STATED GOAL =
Return the whole listing exactly as it stands.
------ MATERIALS PROVIDED
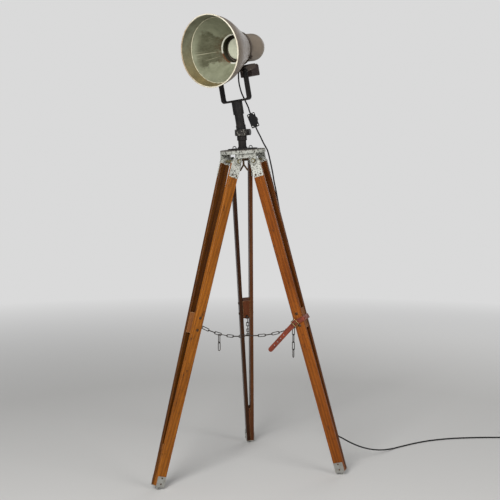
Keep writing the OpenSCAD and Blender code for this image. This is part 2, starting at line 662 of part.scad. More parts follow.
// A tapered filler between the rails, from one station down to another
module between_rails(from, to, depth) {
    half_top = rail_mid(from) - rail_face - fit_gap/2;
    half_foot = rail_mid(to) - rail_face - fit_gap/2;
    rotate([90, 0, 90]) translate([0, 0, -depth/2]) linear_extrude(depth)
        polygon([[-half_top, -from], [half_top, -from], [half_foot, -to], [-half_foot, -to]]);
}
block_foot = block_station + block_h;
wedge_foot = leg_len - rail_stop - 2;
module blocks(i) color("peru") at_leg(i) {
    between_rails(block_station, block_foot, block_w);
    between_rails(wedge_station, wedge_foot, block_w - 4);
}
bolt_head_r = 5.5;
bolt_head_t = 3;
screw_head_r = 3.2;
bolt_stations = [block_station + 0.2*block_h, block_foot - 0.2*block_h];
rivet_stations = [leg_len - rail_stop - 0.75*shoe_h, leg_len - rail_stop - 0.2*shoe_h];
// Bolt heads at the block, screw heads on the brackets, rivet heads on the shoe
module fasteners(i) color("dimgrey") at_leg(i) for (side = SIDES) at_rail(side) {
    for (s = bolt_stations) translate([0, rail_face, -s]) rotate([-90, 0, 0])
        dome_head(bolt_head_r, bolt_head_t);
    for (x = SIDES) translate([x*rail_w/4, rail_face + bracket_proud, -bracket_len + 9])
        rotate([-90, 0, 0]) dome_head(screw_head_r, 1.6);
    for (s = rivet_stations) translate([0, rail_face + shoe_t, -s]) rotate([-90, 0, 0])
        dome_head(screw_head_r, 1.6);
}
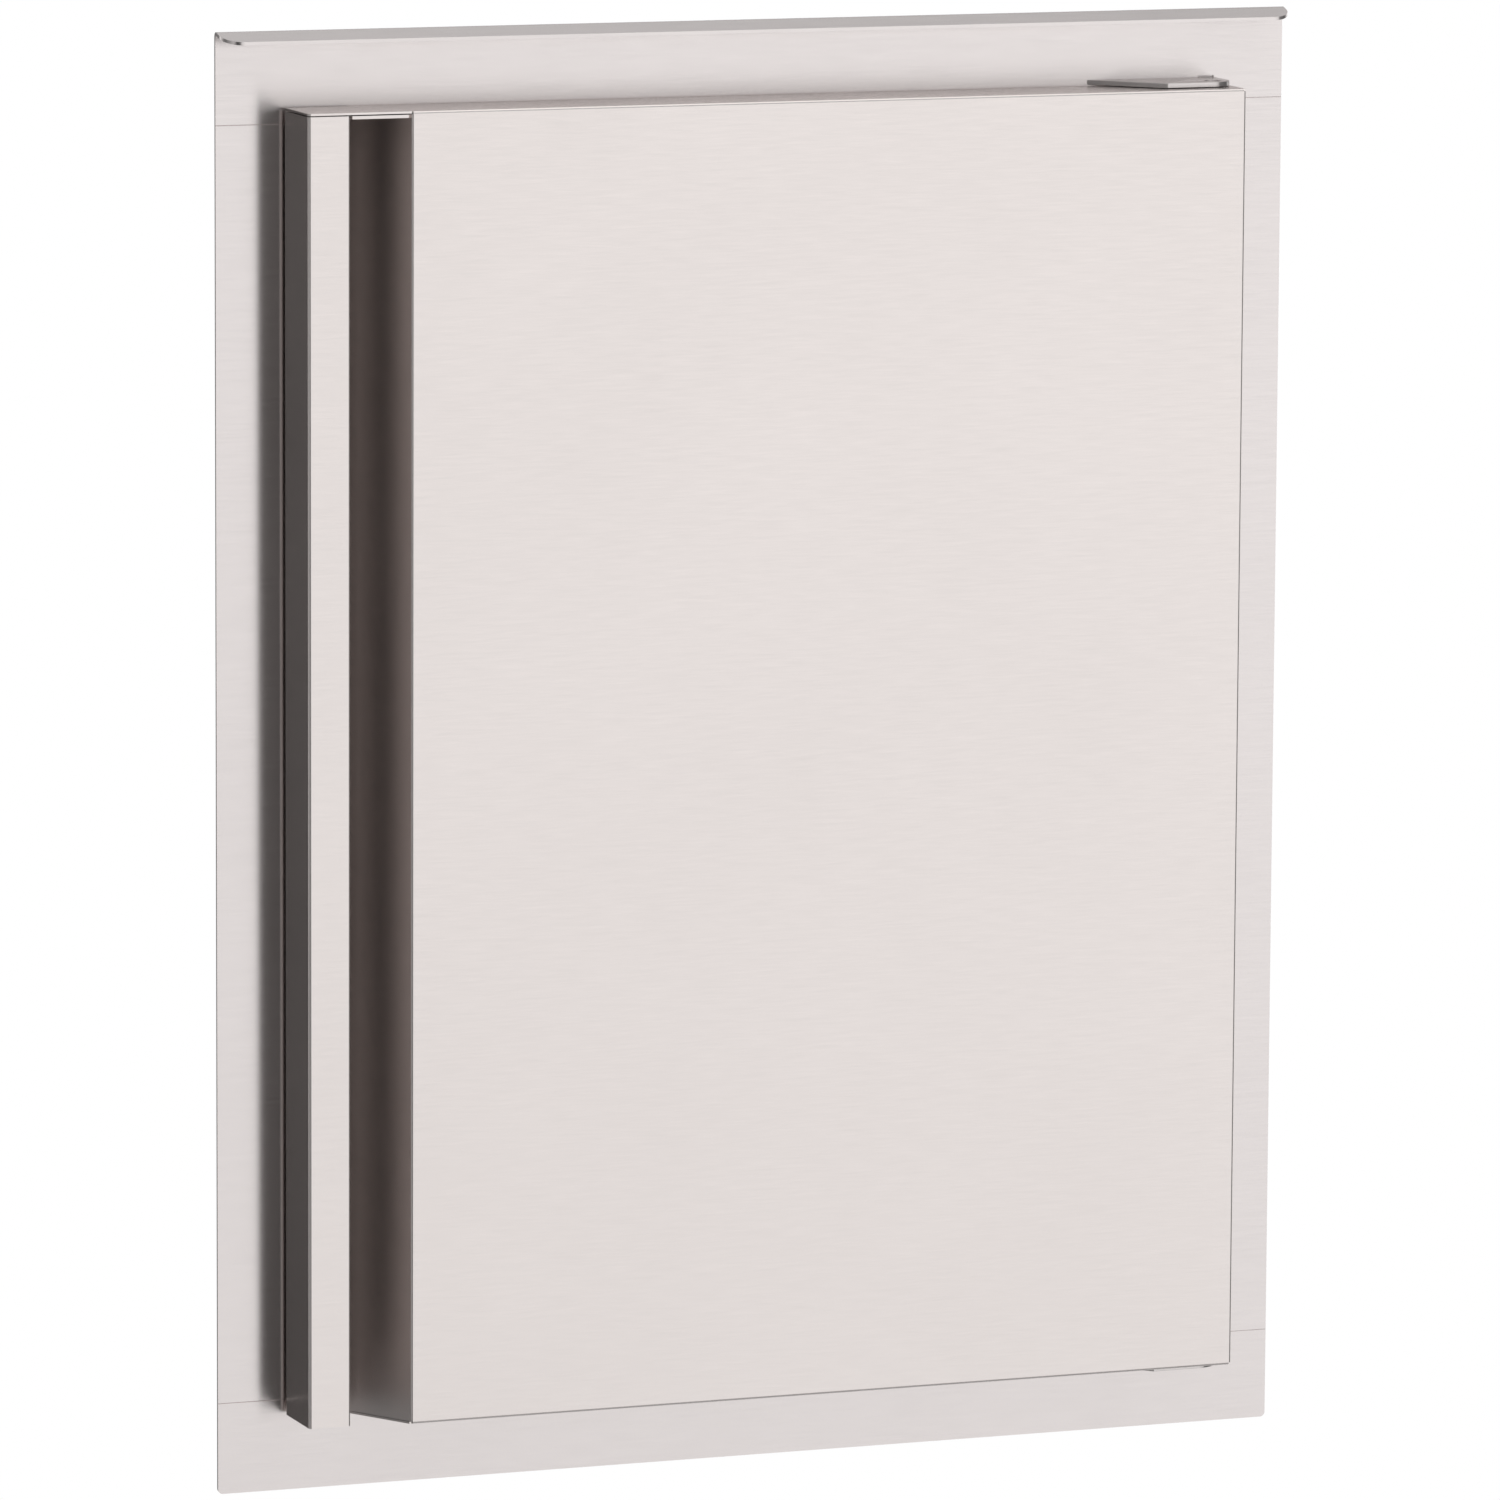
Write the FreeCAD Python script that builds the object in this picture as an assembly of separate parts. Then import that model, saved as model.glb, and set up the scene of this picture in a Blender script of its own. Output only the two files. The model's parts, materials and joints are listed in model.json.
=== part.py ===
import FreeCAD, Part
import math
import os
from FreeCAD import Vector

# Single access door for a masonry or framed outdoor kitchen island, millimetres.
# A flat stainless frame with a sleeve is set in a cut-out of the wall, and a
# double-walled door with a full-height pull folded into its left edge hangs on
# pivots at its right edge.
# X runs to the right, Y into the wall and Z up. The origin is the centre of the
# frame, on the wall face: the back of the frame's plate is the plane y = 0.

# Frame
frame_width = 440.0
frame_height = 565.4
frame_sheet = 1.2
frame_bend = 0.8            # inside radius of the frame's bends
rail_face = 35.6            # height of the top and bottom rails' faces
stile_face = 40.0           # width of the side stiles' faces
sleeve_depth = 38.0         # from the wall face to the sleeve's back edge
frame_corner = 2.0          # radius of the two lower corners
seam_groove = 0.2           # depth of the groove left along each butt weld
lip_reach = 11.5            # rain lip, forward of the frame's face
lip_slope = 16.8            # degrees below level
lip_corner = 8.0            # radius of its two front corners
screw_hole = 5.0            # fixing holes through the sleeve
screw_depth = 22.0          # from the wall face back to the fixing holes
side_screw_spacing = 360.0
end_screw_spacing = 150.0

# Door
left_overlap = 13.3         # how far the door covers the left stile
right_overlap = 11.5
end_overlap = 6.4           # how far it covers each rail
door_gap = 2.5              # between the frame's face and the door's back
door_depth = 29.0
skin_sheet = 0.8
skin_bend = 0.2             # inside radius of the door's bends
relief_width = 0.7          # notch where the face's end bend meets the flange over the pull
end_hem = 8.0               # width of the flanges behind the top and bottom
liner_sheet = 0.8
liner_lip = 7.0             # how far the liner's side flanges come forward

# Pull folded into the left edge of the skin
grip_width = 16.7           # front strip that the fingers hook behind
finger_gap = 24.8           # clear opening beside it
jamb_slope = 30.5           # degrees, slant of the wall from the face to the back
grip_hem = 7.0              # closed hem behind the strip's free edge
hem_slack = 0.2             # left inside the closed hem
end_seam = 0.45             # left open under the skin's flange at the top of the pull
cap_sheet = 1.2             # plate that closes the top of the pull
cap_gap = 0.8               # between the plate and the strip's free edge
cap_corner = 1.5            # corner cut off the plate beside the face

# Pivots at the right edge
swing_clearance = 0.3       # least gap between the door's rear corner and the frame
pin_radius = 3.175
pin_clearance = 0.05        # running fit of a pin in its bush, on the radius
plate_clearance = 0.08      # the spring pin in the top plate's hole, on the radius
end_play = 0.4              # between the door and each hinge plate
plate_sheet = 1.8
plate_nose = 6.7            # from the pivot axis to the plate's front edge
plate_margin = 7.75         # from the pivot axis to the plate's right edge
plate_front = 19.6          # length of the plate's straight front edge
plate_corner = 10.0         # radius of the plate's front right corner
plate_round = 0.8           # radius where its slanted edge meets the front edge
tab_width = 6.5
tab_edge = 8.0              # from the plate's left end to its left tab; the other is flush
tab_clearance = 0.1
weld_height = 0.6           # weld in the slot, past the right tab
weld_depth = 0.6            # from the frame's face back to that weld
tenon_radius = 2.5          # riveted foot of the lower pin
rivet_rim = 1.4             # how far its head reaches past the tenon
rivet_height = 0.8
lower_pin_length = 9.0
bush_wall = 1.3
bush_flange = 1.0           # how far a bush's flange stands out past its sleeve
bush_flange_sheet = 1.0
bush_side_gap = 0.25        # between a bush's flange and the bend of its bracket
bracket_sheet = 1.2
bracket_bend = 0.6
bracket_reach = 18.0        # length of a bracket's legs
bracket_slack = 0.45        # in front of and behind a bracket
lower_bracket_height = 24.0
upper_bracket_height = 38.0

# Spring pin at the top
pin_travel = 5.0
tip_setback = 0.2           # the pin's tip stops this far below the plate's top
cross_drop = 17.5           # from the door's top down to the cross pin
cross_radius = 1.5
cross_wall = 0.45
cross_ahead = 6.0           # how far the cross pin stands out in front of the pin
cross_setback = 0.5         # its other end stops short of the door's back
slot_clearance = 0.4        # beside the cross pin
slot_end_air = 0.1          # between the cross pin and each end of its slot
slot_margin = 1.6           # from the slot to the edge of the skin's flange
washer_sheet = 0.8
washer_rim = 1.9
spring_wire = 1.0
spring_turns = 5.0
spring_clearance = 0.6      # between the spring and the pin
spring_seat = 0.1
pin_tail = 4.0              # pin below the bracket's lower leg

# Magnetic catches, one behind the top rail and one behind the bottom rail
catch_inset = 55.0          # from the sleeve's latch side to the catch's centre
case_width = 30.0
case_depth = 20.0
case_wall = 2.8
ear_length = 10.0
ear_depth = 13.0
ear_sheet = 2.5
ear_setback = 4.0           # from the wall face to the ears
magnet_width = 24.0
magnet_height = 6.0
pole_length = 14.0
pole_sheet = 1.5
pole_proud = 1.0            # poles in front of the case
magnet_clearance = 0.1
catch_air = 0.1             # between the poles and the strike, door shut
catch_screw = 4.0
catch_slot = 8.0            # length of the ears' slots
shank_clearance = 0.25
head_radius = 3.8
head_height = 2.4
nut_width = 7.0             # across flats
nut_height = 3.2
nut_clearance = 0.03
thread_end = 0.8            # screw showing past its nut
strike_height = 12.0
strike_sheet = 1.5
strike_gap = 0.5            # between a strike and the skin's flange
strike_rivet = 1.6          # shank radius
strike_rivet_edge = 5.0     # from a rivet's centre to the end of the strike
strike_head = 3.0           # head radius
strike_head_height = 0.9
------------
RESPONSE =
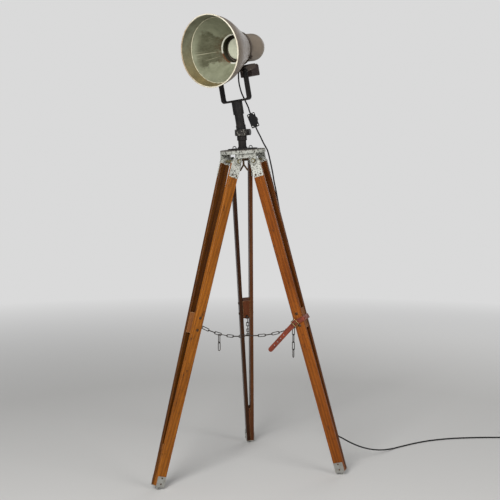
Keep writing the OpenSCAD and Blender code for this image. This is part 2, starting at line 662 of part.scad. More parts follow.
// A tapered filler between the rails, from one station down to another
module between_rails(from, to, depth) {
    half_top = rail_mid(from) - rail_face - fit_gap/2;
    half_foot = rail_mid(to) - rail_face - fit_gap/2;
    rotate([90, 0, 90]) translate([0, 0, -depth/2]) linear_extrude(depth)
        polygon([[-half_top, -from], [half_top, -from], [half_foot, -to], [-half_foot, -to]]);
}
block_foot = block_station + block_h;
wedge_foot = leg_len - rail_stop - 2;
module blocks(i) color("peru") at_leg(i) {
    between_rails(block_station, block_foot, block_w);
    between_rails(wedge_station, wedge_foot, block_w - 4);
}
bolt_head_r = 5.5;
bolt_head_t = 3;
screw_head_r = 3.2;
bolt_stations = [block_station + 0.2*block_h, block_foot - 0.2*block_h];
rivet_stations = [leg_len - rail_stop - 0.75*shoe_h, leg_len - rail_stop - 0.2*shoe_h];
// Bolt heads at the block, screw heads on the brackets, rivet heads on the shoe
module fasteners(i) color("dimgrey") at_leg(i) for (side = SIDES) at_rail(side) {
    for (s = bolt_stations) translate([0, rail_face, -s]) rotate([-90, 0, 0])
        dome_head(bolt_head_r, bolt_head_t);
    for (x = SIDES) translate([x*rail_w/4, rail_face + bracket_proud, -bracket_len + 9])
        rotate([-90, 0, 0]) dome_head(screw_head_r, 1.6);
    for (s = rivet_stations) translate([0, rail_face + shoe_t, -s]) rotate([-90, 0, 0])
        dome_head(screw_head_r, 1.6);
}
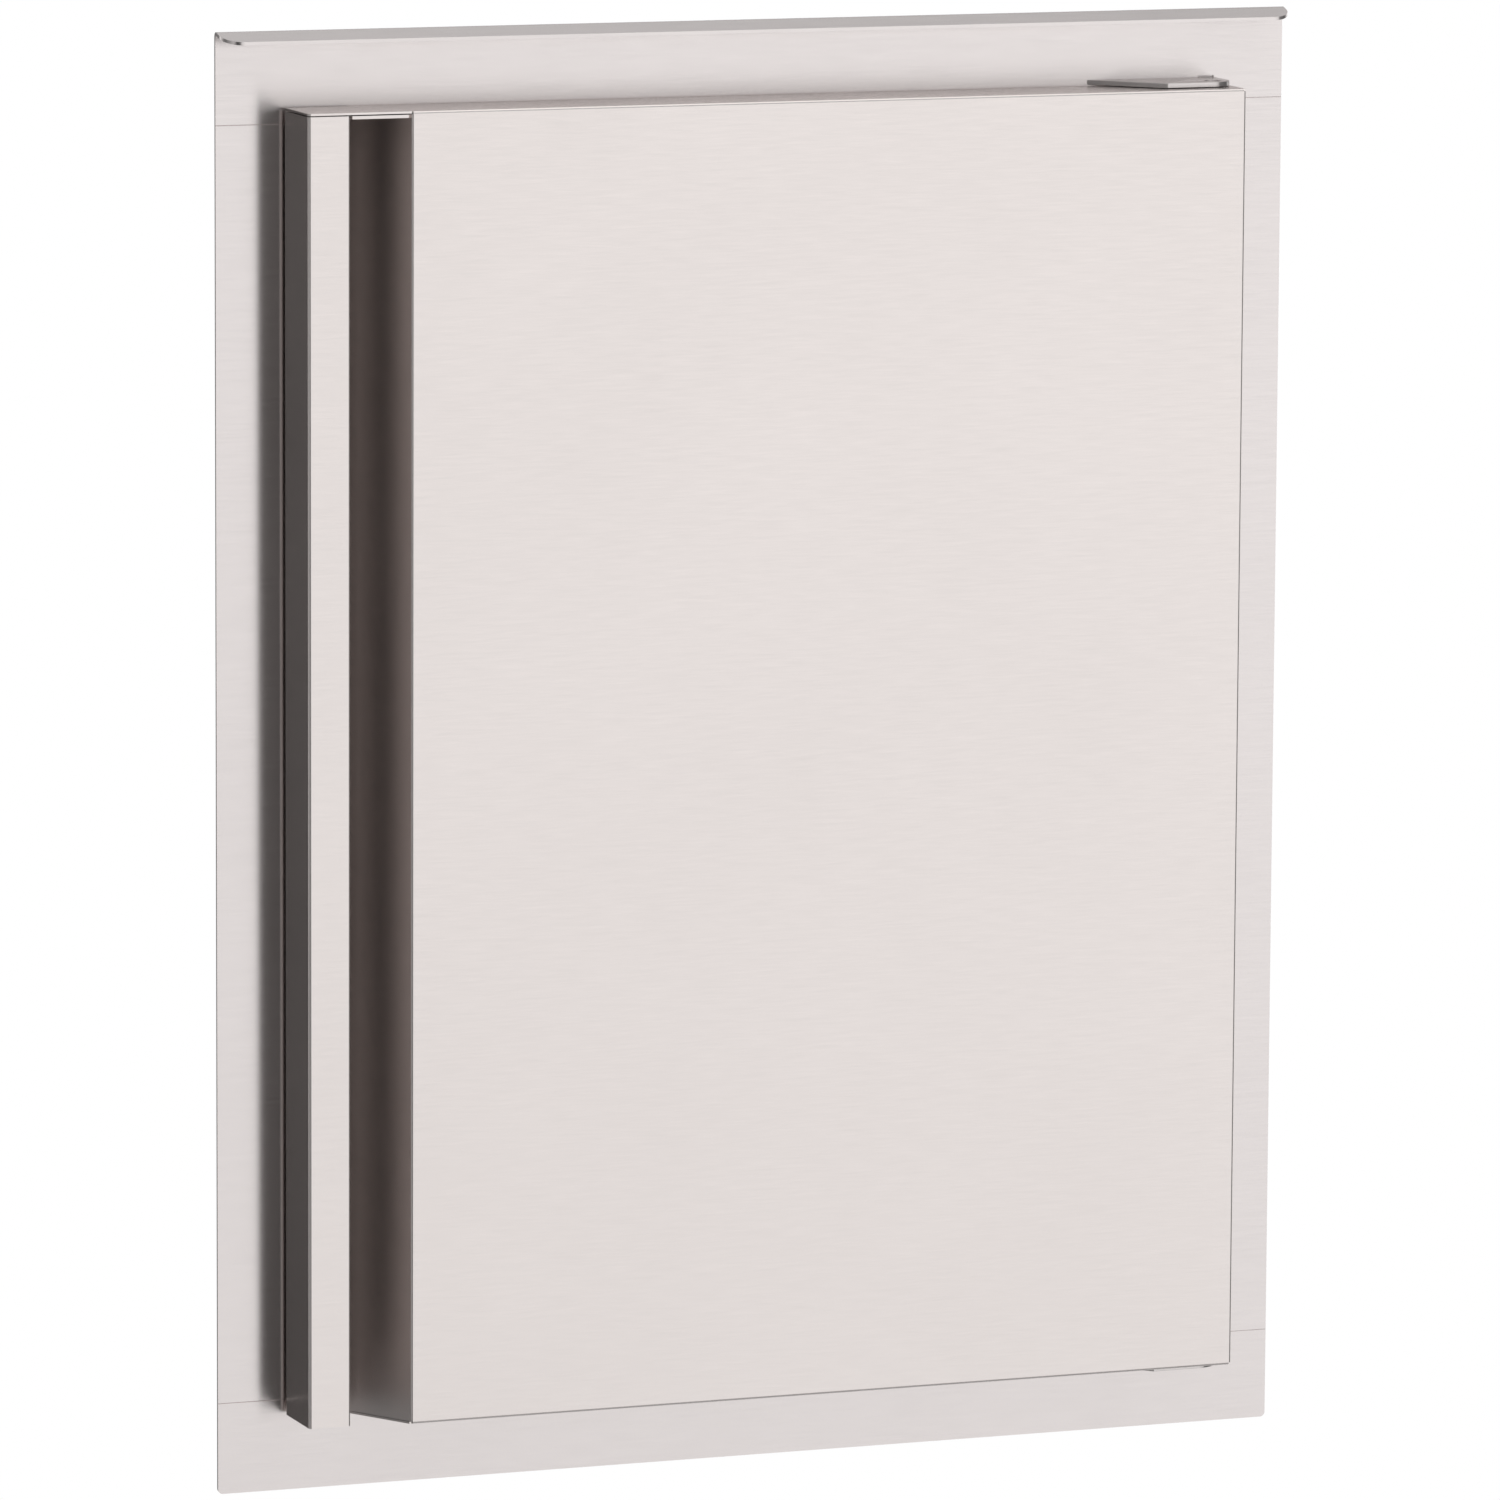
Write the FreeCAD Python script that builds the object in this picture as an assembly of separate parts. Then import that model, saved as model.glb, and set up the scene of this picture in a Blender script of its own. Output only the two files. The model's parts, materials and joints are listed in model.json.
=== part.py ===
import FreeCAD, Part
import math
import os
from FreeCAD import Vector

# Single access door for a masonry or framed outdoor kitchen island, millimetres.
# A flat stainless frame with a sleeve is set in a cut-out of the wall, and a
# double-walled door with a full-height pull folded into its left edge hangs on
# pivots at its right edge.
# X runs to the right, Y into the wall and Z up. The origin is the centre of the
# frame, on the wall face: the back of the frame's plate is the plane y = 0.

# Frame
frame_width = 440.0
frame_height = 565.4
frame_sheet = 1.2
frame_bend = 0.8            # inside radius of the frame's bends
rail_face = 35.6            # height of the top and bottom rails' faces
stile_face = 40.0           # width of the side stiles' faces
sleeve_depth = 38.0         # from the wall face to the sleeve's back edge
frame_corner = 2.0          # radius of the two lower corners
seam_groove = 0.2           # depth of the groove left along each butt weld
lip_reach = 11.5            # rain lip, forward of the frame's face
lip_slope = 16.8            # degrees below level
lip_corner = 8.0            # radius of its two front corners
screw_hole = 5.0            # fixing holes through the sleeve
screw_depth = 22.0          # from the wall face back to the fixing holes
side_screw_spacing = 360.0
end_screw_spacing = 150.0

# Door
left_overlap = 13.3         # how far the door covers the left stile
right_overlap = 11.5
end_overlap = 6.4           # how far it covers each rail
door_gap = 2.5              # between the frame's face and the door's back
door_depth = 29.0
skin_sheet = 0.8
skin_bend = 0.2             # inside radius of the door's bends
relief_width = 0.7          # notch where the face's end bend meets the flange over the pull
end_hem = 8.0               # width of the flanges behind the top and bottom
liner_sheet = 0.8
liner_lip = 7.0             # how far the liner's side flanges come forward

# Pull folded into the left edge of the skin
grip_width = 16.7           # front strip that the fingers hook behind
finger_gap = 24.8           # clear opening beside it
jamb_slope = 30.5           # degrees, slant of the wall from the face to the back
grip_hem = 7.0              # closed hem behind the strip's free edge
hem_slack = 0.2             # left inside the closed hem
end_seam = 0.45             # left open under the skin's flange at the top of the pull
cap_sheet = 1.2             # plate that closes the top of the pull
cap_gap = 0.8               # between the plate and the strip's free edge
cap_corner = 1.5            # corner cut off the plate beside the face

# Pivots at the right edge
swing_clearance = 0.3       # least gap between the door's rear corner and the frame
pin_radius = 3.175
pin_clearance = 0.05        # running fit of a pin in its bush, on the radius
plate_clearance = 0.08      # the spring pin in the top plate's hole, on the radius
end_play = 0.4              # between the door and each hinge plate
plate_sheet = 1.8
plate_nose = 6.7            # from the pivot axis to the plate's front edge
plate_margin = 7.75         # from the pivot axis to the plate's right edge
plate_front = 19.6          # length of the plate's straight front edge
plate_corner = 10.0         # radius of the plate's front right corner
plate_round = 0.8           # radius where its slanted edge meets the front edge
tab_width = 6.5
tab_edge = 8.0              # from the plate's left end to its left tab; the other is flush
tab_clearance = 0.1
weld_height = 0.6           # weld in the slot, past the right tab
weld_depth = 0.6            # from the frame's face back to that weld
tenon_radius = 2.5          # riveted foot of the lower pin
rivet_rim = 1.4             # how far its head reaches past the tenon
rivet_height = 0.8
lower_pin_length = 9.0
bush_wall = 1.3
bush_flange = 1.0           # how far a bush's flange stands out past its sleeve
bush_flange_sheet = 1.0
bush_side_gap = 0.25        # between a bush's flange and the bend of its bracket
bracket_sheet = 1.2
bracket_bend = 0.6
bracket_reach = 18.0        # length of a bracket's legs
bracket_slack = 0.45        # in front of and behind a bracket
lower_bracket_height = 24.0
upper_bracket_height = 38.0

# Spring pin at the top
pin_travel = 5.0
tip_setback = 0.2           # the pin's tip stops this far below the plate's top
cross_drop = 17.5           # from the door's top down to the cross pin
cross_radius = 1.5
cross_wall = 0.45
cross_ahead = 6.0           # how far the cross pin stands out in front of the pin
cross_setback = 0.5         # its other end stops short of the door's back
slot_clearance = 0.4        # beside the cross pin
slot_end_air = 0.1          # between the cross pin and each end of its slot
slot_margin = 1.6           # from the slot to the edge of the skin's flange
washer_sheet = 0.8
washer_rim = 1.9
spring_wire = 1.0
spring_turns = 5.0
spring_clearance = 0.6      # between the spring and the pin
spring_seat = 0.1
pin_tail = 4.0              # pin below the bracket's lower leg

# Magnetic catches, one behind the top rail and one behind the bottom rail
catch_inset = 55.0          # from the sleeve's latch side to the catch's centre
case_width = 30.0
case_depth = 20.0
case_wall = 2.8
ear_length = 10.0
ear_depth = 13.0
ear_sheet = 2.5
ear_setback = 4.0           # from the wall face to the ears
magnet_width = 24.0
magnet_height = 6.0
pole_length = 14.0
pole_sheet = 1.5
pole_proud = 1.0            # poles in front of the case
magnet_clearance = 0.1
catch_air = 0.1             # between the poles and the strike, door shut
catch_screw = 4.0
catch_slot = 8.0            # length of the ears' slots
shank_clearance = 0.25
head_radius = 3.8
head_height = 2.4
nut_width = 7.0             # across flats
nut_height = 3.2
nut_clearance = 0.03
thread_end = 0.8            # screw showing past its nut
strike_height = 12.0
strike_sheet = 1.5
strike_gap = 0.5            # between a strike and the skin's flange
strike_rivet = 1.6          # shank radius
strike_rivet_edge = 5.0     # from a rivet's centre to the end of the strike
strike_head = 3.0           # head radius
strike_head_height = 0.9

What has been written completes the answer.